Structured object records

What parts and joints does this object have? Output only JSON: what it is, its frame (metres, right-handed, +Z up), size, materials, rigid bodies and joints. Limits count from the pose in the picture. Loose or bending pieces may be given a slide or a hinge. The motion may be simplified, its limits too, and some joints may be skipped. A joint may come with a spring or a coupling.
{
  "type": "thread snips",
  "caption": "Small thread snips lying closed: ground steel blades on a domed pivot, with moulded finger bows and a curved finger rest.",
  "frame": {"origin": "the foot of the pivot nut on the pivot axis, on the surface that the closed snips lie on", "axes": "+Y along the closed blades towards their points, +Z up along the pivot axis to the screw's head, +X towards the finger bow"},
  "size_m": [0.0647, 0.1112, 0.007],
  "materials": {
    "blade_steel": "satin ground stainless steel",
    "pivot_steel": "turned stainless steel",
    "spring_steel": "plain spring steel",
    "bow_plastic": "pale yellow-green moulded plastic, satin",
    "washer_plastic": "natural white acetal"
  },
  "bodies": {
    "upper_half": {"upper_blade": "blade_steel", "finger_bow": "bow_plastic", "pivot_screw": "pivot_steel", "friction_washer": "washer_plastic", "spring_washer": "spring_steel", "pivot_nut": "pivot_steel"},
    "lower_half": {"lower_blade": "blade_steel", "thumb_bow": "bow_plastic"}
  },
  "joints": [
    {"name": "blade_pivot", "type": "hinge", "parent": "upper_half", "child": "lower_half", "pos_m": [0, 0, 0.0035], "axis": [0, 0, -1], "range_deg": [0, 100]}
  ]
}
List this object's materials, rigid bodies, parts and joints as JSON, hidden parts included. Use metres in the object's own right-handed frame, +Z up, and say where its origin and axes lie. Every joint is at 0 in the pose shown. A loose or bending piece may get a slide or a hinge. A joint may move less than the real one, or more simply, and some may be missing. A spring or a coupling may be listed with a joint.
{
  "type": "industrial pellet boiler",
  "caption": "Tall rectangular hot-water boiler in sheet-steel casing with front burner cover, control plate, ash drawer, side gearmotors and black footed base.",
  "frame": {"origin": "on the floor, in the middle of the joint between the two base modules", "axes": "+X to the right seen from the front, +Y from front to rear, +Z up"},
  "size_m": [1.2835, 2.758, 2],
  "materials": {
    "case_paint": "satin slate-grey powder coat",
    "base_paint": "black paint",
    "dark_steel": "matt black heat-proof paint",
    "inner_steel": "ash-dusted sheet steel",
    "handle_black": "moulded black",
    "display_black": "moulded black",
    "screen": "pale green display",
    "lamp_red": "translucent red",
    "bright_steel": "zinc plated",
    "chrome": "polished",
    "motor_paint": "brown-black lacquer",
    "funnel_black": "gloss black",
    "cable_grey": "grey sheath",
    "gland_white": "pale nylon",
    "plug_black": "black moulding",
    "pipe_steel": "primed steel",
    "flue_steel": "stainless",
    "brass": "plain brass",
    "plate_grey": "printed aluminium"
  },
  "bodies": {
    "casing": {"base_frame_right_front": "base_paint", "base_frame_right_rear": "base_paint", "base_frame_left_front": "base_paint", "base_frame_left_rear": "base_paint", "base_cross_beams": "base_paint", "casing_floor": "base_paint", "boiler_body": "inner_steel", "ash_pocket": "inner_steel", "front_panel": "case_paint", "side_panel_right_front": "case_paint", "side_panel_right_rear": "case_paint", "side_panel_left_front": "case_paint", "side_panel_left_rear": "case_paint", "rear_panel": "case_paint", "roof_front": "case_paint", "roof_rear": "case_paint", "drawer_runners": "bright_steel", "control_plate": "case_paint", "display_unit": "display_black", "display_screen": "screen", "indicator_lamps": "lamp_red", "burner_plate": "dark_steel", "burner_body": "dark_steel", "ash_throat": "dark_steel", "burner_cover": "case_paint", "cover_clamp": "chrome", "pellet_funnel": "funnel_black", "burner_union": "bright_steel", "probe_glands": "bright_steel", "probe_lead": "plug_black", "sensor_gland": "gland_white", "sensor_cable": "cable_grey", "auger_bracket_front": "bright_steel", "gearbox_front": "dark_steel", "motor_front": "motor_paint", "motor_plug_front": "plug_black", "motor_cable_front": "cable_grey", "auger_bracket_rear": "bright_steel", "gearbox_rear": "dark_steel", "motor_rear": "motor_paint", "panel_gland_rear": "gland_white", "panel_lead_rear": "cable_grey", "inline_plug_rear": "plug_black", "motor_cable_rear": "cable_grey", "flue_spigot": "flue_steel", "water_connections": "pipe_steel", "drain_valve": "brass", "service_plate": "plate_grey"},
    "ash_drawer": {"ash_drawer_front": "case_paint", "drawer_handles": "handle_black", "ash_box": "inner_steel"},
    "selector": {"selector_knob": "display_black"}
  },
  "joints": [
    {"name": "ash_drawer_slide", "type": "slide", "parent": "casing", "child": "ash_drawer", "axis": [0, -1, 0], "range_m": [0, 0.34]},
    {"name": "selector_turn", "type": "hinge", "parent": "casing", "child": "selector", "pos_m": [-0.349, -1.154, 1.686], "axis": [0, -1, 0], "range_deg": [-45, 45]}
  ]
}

▶ **Your objective**:
Transcribe the material above in its entirety. Match it exactly.

▶ **Expected answer**:
What parts and joints does this object have? Output only JSON: what it is, its frame (metres, right-handed, +Z up), size, materials, rigid bodies and joints. Limits count from the pose in the picture. Loose or bending pieces may be given a slide or a hinge. The motion may be simplified, its limits too, and some joints may be skipped. A joint may come with a spring or a coupling.
{
  "type": "thread snips",
  "caption": "Small thread snips lying closed: ground steel blades on a domed pivot, with moulded finger bows and a curved finger rest.",
  "frame": {"origin": "the foot of the pivot nut on the pivot axis, on the surface that the closed snips lie on", "axes": "+Y along the closed blades towards their points, +Z up along the pivot axis to the screw's head, +X towards the finger bow"},
  "size_m": [0.0647, 0.1112, 0.007],
  "materials": {
    "blade_steel": "satin ground stainless steel",
    "pivot_steel": "turned stainless steel",
    "spring_steel": "plain spring steel",
    "bow_plastic": "pale yellow-green moulded plastic, satin",
    "washer_plastic": "natural white acetal"
  },
  "bodies": {
    "upper_half": {"upper_blade": "blade_steel", "finger_bow": "bow_plastic", "pivot_screw": "pivot_steel", "friction_washer": "washer_plastic", "spring_washer": "spring_steel", "pivot_nut": "pivot_steel"},
    "lower_half": {"lower_blade": "blade_steel", "thumb_bow": "bow_plastic"}
  },
  "joints": [
    {"name": "blade_pivot", "type": "hinge", "parent": "upper_half", "child": "lower_half", "pos_m": [0, 0, 0.0035], "axis": [0, 0, -1], "range_deg": [0, 100]}
  ]
}
List this object's materials, rigid bodies, parts and joints as JSON, hidden parts included. Use metres in the object's own right-handed frame, +Z up, and say where its origin and axes lie. Every joint is at 0 in the pose shown. A loose or bending piece may get a slide or a hinge. A joint may move less than the real one, or more simply, and some may be missing. A spring or a coupling may be listed with a joint.
{
  "type": "industrial pellet boiler",
  "caption": "Tall rectangular hot-water boiler in sheet-steel casing with front burner cover, control plate, ash drawer, side gearmotors and black footed base.",
  "frame": {"origin": "on the floor, in the middle of the joint between the two base modules", "axes": "+X to the right seen from the front, +Y from front to rear, +Z up"},
  "size_m": [1.2835, 2.758, 2],
  "materials": {
    "case_paint": "satin slate-grey powder coat",
    "base_paint": "black paint",
    "dark_steel": "matt black heat-proof paint",
    "inner_steel": "ash-dusted sheet steel",
    "handle_black": "moulded black",
    "display_black": "moulded black",
    "screen": "pale green display",
    "lamp_red": "translucent red",
    "bright_steel": "zinc plated",
    "chrome": "polished",
    "motor_paint": "brown-black lacquer",
    "funnel_black": "gloss black",
    "cable_grey": "grey sheath",
    "gland_white": "pale nylon",
    "plug_black": "black moulding",
    "pipe_steel": "primed steel",
    "flue_steel": "stainless",
    "brass": "plain brass",
    "plate_grey": "printed aluminium"
  },
  "bodies": {
    "casing": {"base_frame_right_front": "base_paint", "base_frame_right_rear": "base_paint", "base_frame_left_front": "base_paint", "base_frame_left_rear": "base_paint", "base_cross_beams": "base_paint", "casing_floor": "base_paint", "boiler_body": "inner_steel", "ash_pocket": "inner_steel", "front_panel": "case_paint", "side_panel_right_front": "case_paint", "side_panel_right_rear": "case_paint", "side_panel_left_front": "case_paint", "side_panel_left_rear": "case_paint", "rear_panel": "case_paint", "roof_front": "case_paint", "roof_rear": "case_paint", "drawer_runners": "bright_steel", "control_plate": "case_paint", "display_unit": "display_black", "display_screen": "screen", "indicator_lamps": "lamp_red", "burner_plate": "dark_steel", "burner_body": "dark_steel", "ash_throat": "dark_steel", "burner_cover": "case_paint", "cover_clamp": "chrome", "pellet_funnel": "funnel_black", "burner_union": "bright_steel", "probe_glands": "bright_steel", "probe_lead": "plug_black", "sensor_gland": "gland_white", "sensor_cable": "cable_grey", "auger_bracket_front": "bright_steel", "gearbox_front": "dark_steel", "motor_front": "motor_paint", "motor_plug_front": "plug_black", "motor_cable_front": "cable_grey", "auger_bracket_rear": "bright_steel", "gearbox_rear": "dark_steel", "motor_rear": "motor_paint", "panel_gland_rear": "gland_white", "panel_lead_rear": "cable_grey", "inline_plug_rear": "plug_black", "motor_cable_rear": "cable_grey", "flue_spigot": "flue_steel", "water_connections": "pipe_steel", "drain_valve": "brass", "service_plate": "plate_grey"},
    "ash_drawer": {"ash_drawer_front": "case_paint", "drawer_handles": "handle_black", "ash_box": "inner_steel"},
    "selector": {"selector_knob": "display_black"}
  },
  "joints": [
    {"name": "ash_drawer_slide", "type": "slide", "parent": "casing", "child": "ash_drawer", "axis": [0, -1, 0], "range_m": [0, 0.34]},
    {"name": "selector_turn", "type": "hinge", "parent": "casing", "child": "selector", "pos_m": [-0.349, -1.154, 1.686], "axis": [0, -1, 0], "range_deg": [-45, 45]}
  ]
}